Technik. - Um Gummi herzustellen, braucht man Kautschuk, Schwefel und Zinkoxid als Katalysator. Weil Zinkoxid giftig und umweltschädlich ist, suchen Chemiker nach Alternativen. Am Dresdener Leibniz-Institut für Polymerforschung ist man fündig geworden.

Von Hartmut Schade |
    Pure Neugier und Experimentierlust führten zu dieser Entdeckung, erinnert sich Dr. Andreas Leuteritz vom Dresdener Leibniz-Institut für Polymerforschung.

    "Bei einer Tasse Kaffee ist die Idee geboren worden, man könnte doch mal probieren, was passiert, wenn man ein Zink-LDH in Gummimaterialien einarbeitet."

    LDH ist das Kürzel für "layered double hydroxide". Das sind Mineralien in Sandwichgestalt, bei denen Metallionen, Aluminium beispielsweise, Magnesium oder eben Zink, einen Kern anorganischer Ionen umschließen. Letztere sind quasi der Belag, die Metalle die Toastscheiben des Sandwichs.

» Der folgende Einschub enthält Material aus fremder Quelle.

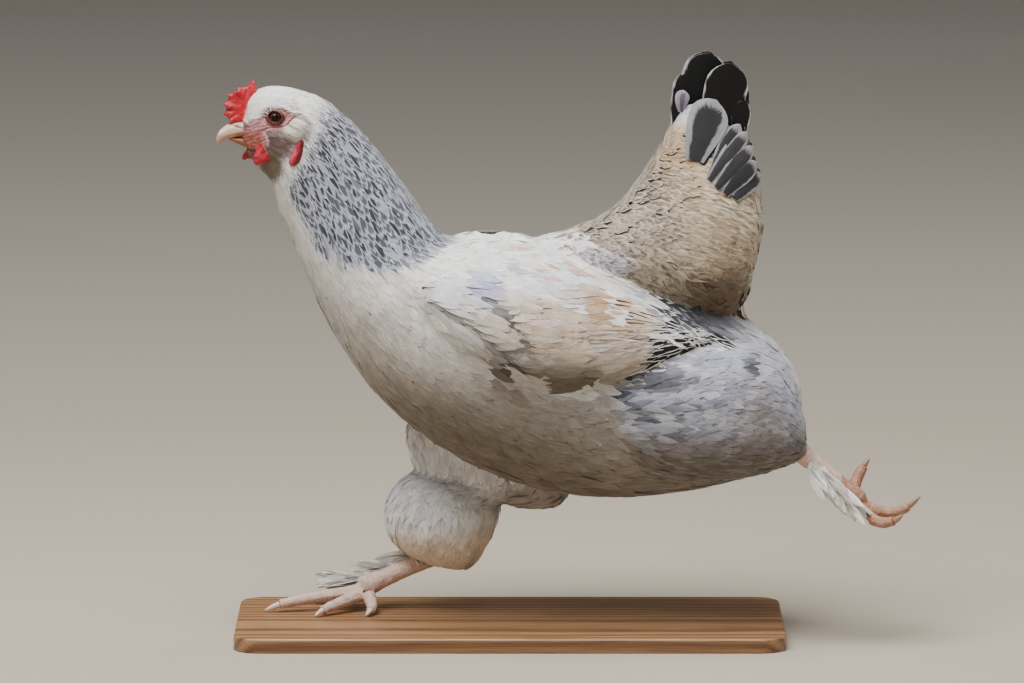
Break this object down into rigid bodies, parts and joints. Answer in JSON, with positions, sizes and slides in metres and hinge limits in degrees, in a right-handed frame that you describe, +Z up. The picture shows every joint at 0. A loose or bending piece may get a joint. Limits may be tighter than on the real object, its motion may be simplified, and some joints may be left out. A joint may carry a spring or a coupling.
{
  "type": "running hen display model",
  "caption": "Life-size still model of a pale, feather-footed hen in mid run, standing by one foot on a flat base.",
  "frame": {"origin": "middle of the base's underside", "axes": "+Z up; the hen runs towards -X, so its left side faces -Y"},
  "size_m": [0.575, 0.2026, 0.4813],
  "materials": {
    "plumage_white": "soft white feathers with slate markings",
    "plumage_buff": "sandy feathers with pale edges and grey flecks",
    "plumage_black": "near-black feathers with fine white edges",
    "comb_flesh": "granular red skin",
    "leg_skin": "pinkish white scaled skin",
    "horn": "satin horn",
    "eye": "wet orange-brown",
    "stand_wood": "satin oiled oak"
  },
  "bodies": {
    "root": {"beak_lower": "horn", "beak_upper": "horn", "breast": "plumage_white", "claw_hallux_left": "horn", "claw_hallux_right": "horn", "claw_toe_2_left": "horn", "claw_toe_2_right": "horn", "claw_toe_3_left": "horn", "claw_toe_3_right": "horn", "claw_toe_4_left": "horn", "claw_toe_4_right": "horn", "comb": "comb_flesh", "drumstick_right": "plumage_white", "earlobe_left": "comb_flesh", "earlobe_right": "comb_flesh", "eye_left": "eye", "eye_right": "eye", "foot_feathers_left": "plumage_white", "foot_feathers_right": "plumage_white", "hallux_left": "leg_skin", "hallux_right": "leg_skin", "head": "plumage_white", "muff_left": "plumage_white", "muff_right": "plumage_white", "neck": "plumage_white", "rump": "plumage_white", "shank_left": "leg_skin", "shank_right": "leg_skin", "stand_base": "stand_wood", "tail_cushion": "plumage_buff", "tail_feather_left_1": "plumage_black", "tail_feather_left_2": "plumage_black", "tail_feather_left_3": "plumage_black", "tail_feather_left_4": "plumage_black", "tail_feather_right_1": "plumage_black", "tail_feather_right_2": "plumage_black", "tail_feather_right_3": "plumage_black", "tail_feather_right_4": "plumage_black", "thigh_left": "plumage_white", "thigh_right": "plumage_white", "toe_2_left": "leg_skin", "toe_2_right": "leg_skin", "toe_3_left": "leg_skin", "toe_3_right": "leg_skin", "toe_4_left": "leg_skin", "toe_4_right": "leg_skin", "trunk": "plumage_white", "wattle_left": "comb_flesh", "wattle_right": "comb_flesh", "wing_left": "plumage_white", "wing_right": "plumage_white"}
  },
  "joints": []
}
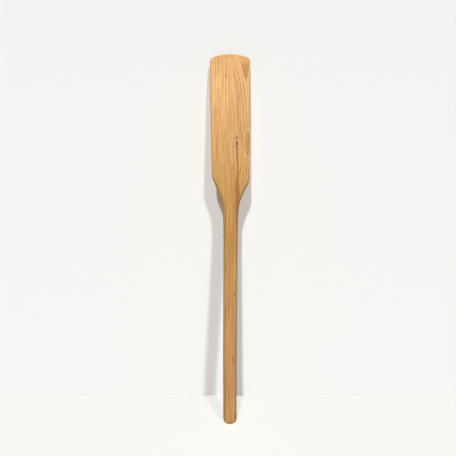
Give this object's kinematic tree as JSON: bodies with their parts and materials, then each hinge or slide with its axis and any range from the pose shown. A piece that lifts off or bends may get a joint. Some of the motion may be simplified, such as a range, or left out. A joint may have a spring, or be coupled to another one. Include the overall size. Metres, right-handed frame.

    Um die mechanischen Eigenschaften von Reifen, wie Abrieb oder Rollwiderstand, zu verbessern, mischen die Hersteller normalerweise Ruß oder Kieselsäuren als Zusätze in die Rohmasse. Die Dresdener Polymerforscher kneteten stattdessen die Zinkmineralien in den Kautschuk. Diese erfüllten die in sie gesetzten Erwartungen, sagt Professor Gert Heinrich. Ihre Verstärkerwirkung war:

    "vergleichbar, wenn nicht so gar besser, als die der klassischen Füllstoffe wie Ruß oder gefällte Kieselsäuren, die heute in modernen Hochleistungsreifen immer mehr eingesetzt werden. Bei einem geringeren Mengeneinsatz."

    Neben den erwarteten Ergebnissen zeigten die Versuche auch verblüffende Resultate. So lief die Vulkanisation, also die Verbindung von Schwefel und Kautschuk zu Gummi effektiver ab. Dieses, so erinnert sich Andreas Leuteritz,

    "führte dazu, dass man das Zinkoxid komplett weggelassen hat, und festgestellt hat dabei, dass genauso vulkanisiert werden kann wie mit Zinkoxid."

    Diese Zinkmineralsandwiches enthalten auch Zink, aber für das Vulkanisieren brauchten die Dresdener nur ein Zehntel der Zinkmenge, die normalerweise eingesetzt werden muss. Ein beträchtliches Einsparpotenzial. Verbraucht doch allein die Reifenindustrie jährlich 500. 000 Tonnen Zinkoxid. Das weiße Metalloxid gilt als toxisch und gelangt über den Reifenabrieb in die Umwelt.

    Die extreme Effizienz der Zink-Sandwichmineralien liegt an ihrer Struktur. Beim Walken und Kneten in der Kautschukknetmaschine werden sie zu nanometerfeinen Teilchen zerrieben. Was dabei geschieht, ist ähnlich

    "wie einen Blätterteig aufzulösen in ganz feinblättrige, papierhauchdünne Folien, die dann verteilt vorliegen, sodass dann dieses System im Wesentlichen nur Oberfläche anbietet und weniger Volumen, sodass also die relativ wenigen - im Vergleich zum Zinkoxid - vorhandenen Zinkatome hier hocheffektiv zur Wirkung kommen."

    Diese feine Struktur sorgt ganz nebenbei für eine überraschende Eigenschaft: Der Gummi wird transparent.

    "Welche Anwendungsgebiete sich hier auftun, dass wissen wir im Moment noch gar nicht."

    Der durchsichtige Reifen wird es nicht sein, ist Gert Heinrich überzeugt. Wohl aber könnten Reifen - metaphorisch gesprochen - grüner werden. Nicht nur, weil bei ihrer Herstellung viel weniger Zink eingesetzt werden muss, sondern auch, weil die Zink-Sandwichmineralien den Rollwiderstand verringern und damit für weniger Spritverbrauch sorgen.